NBA Draft: Best-ever No. 47 picks, where Kings will select in 2019

The No. 47 pick might not seem like a spot to grab an impact player, but that's where the Kings will be selecting during Thursday's NBA draft. Luckily for Sacramento, there have been a few success stories with that pick that make for some interesting throwback stories.

Here are some of the best No. 47 picks in the history of the NBA Draft. 

Paul Millsap, PF, Jazz, 2006

Before Millsap was ever on an NBA court, he was making history. He became the only player in NCAA basketball history to lead the nation in rebounding for three consecutive years. 

Is that good? I think that's good. 

Across 13 seasons in the NBA with the Jazz, Hawks and Nuggets, Millsap has averaged 14.1 points and 7.4 rebounds per game. He has also been selected to four All-Star teams and was named to the 2006-07 All-Rookie team. 

Mo Williams, G, Jazz, 2003

Williams was also drafted to the Utah Jazz -- but left a mediocre rookie season behind him before signing Milwaukee Bucks when as an unrestricted free agent. He fared well with the team, but it was his ability to come off the bench in the clutch making game-winning shots that set him apart from others. 
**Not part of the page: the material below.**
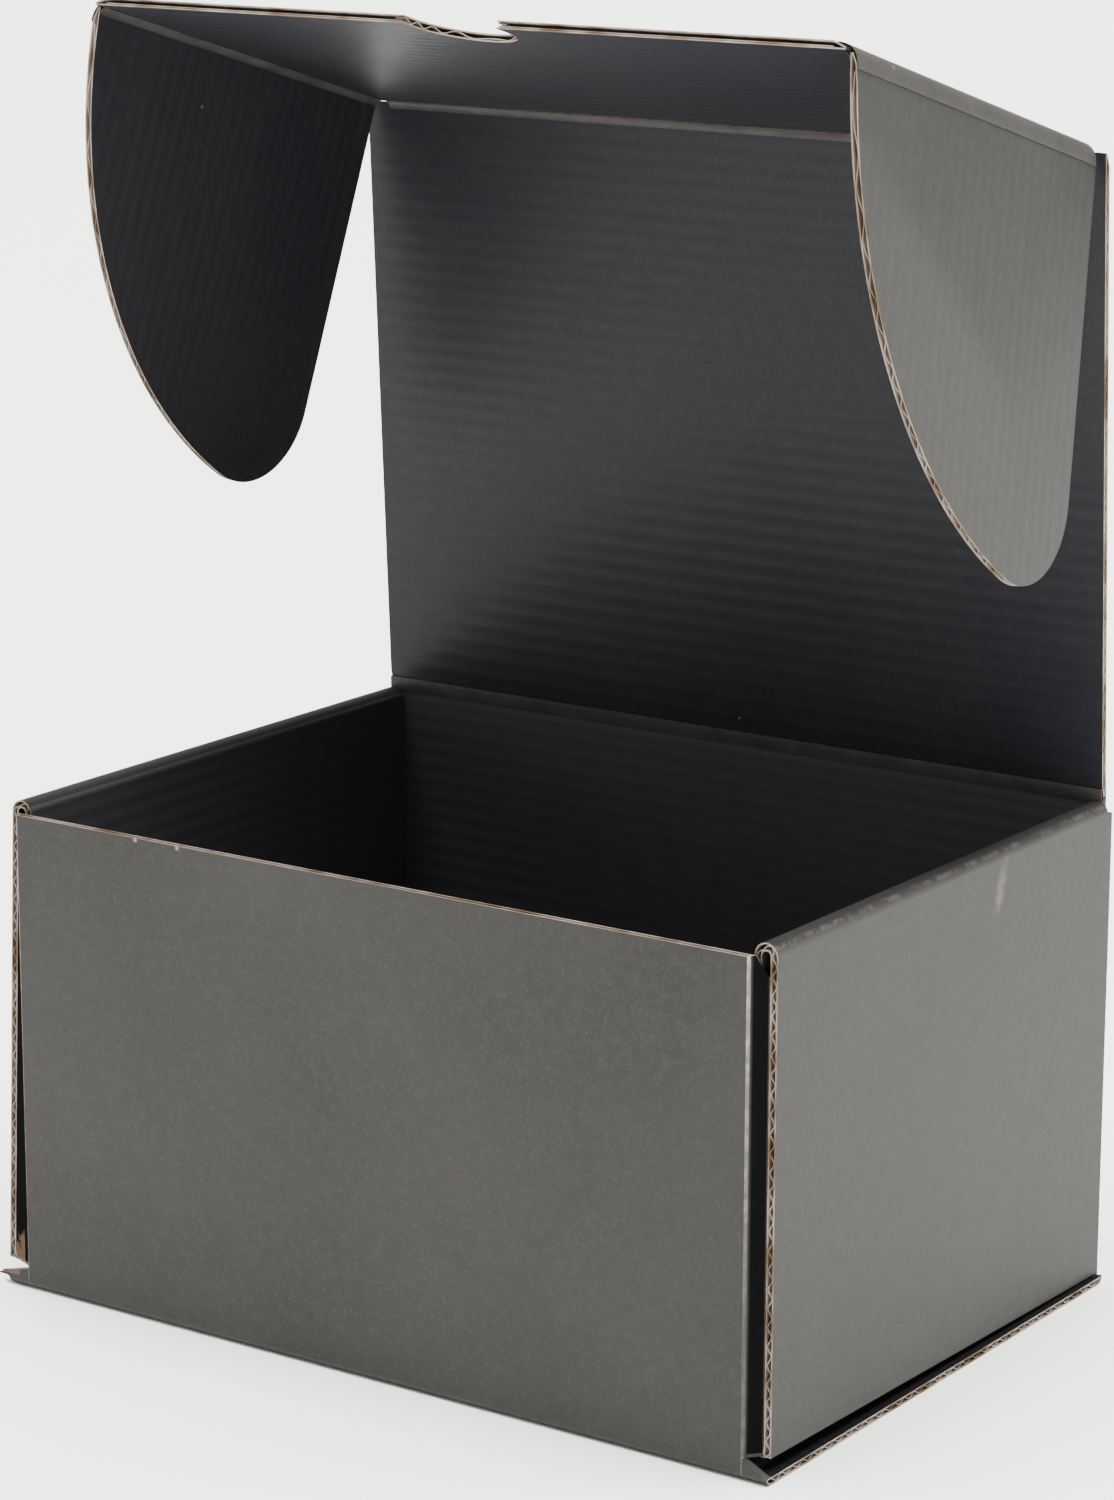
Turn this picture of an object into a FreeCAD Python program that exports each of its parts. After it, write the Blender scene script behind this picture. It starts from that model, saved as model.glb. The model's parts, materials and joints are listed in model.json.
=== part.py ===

In his four-season stint with the Bucks, he averaged 14.1 points and in December 2006, he recorded his first triple-double against the Miami Heat. 

Mike Gale, G, Bulls, 1971

Gale's background is similar to that of George Gervin, who we outlined as the best-ever player selected with the No. 40 pick. Well, minus the insane numbers, the Hall of Fame induction, and the 12 All-Star selections.

[RELATED: How Kings can use their three second-round picks]

But Gale did play for the San Antonio Spurs in both the ABA and the NBA. That's the only similarity between the two. 

Across his 13-year career, Gale tallied 6,203 career points and 3,146 career assists, and he won the 1974 ABA Championship while with the New York Nets.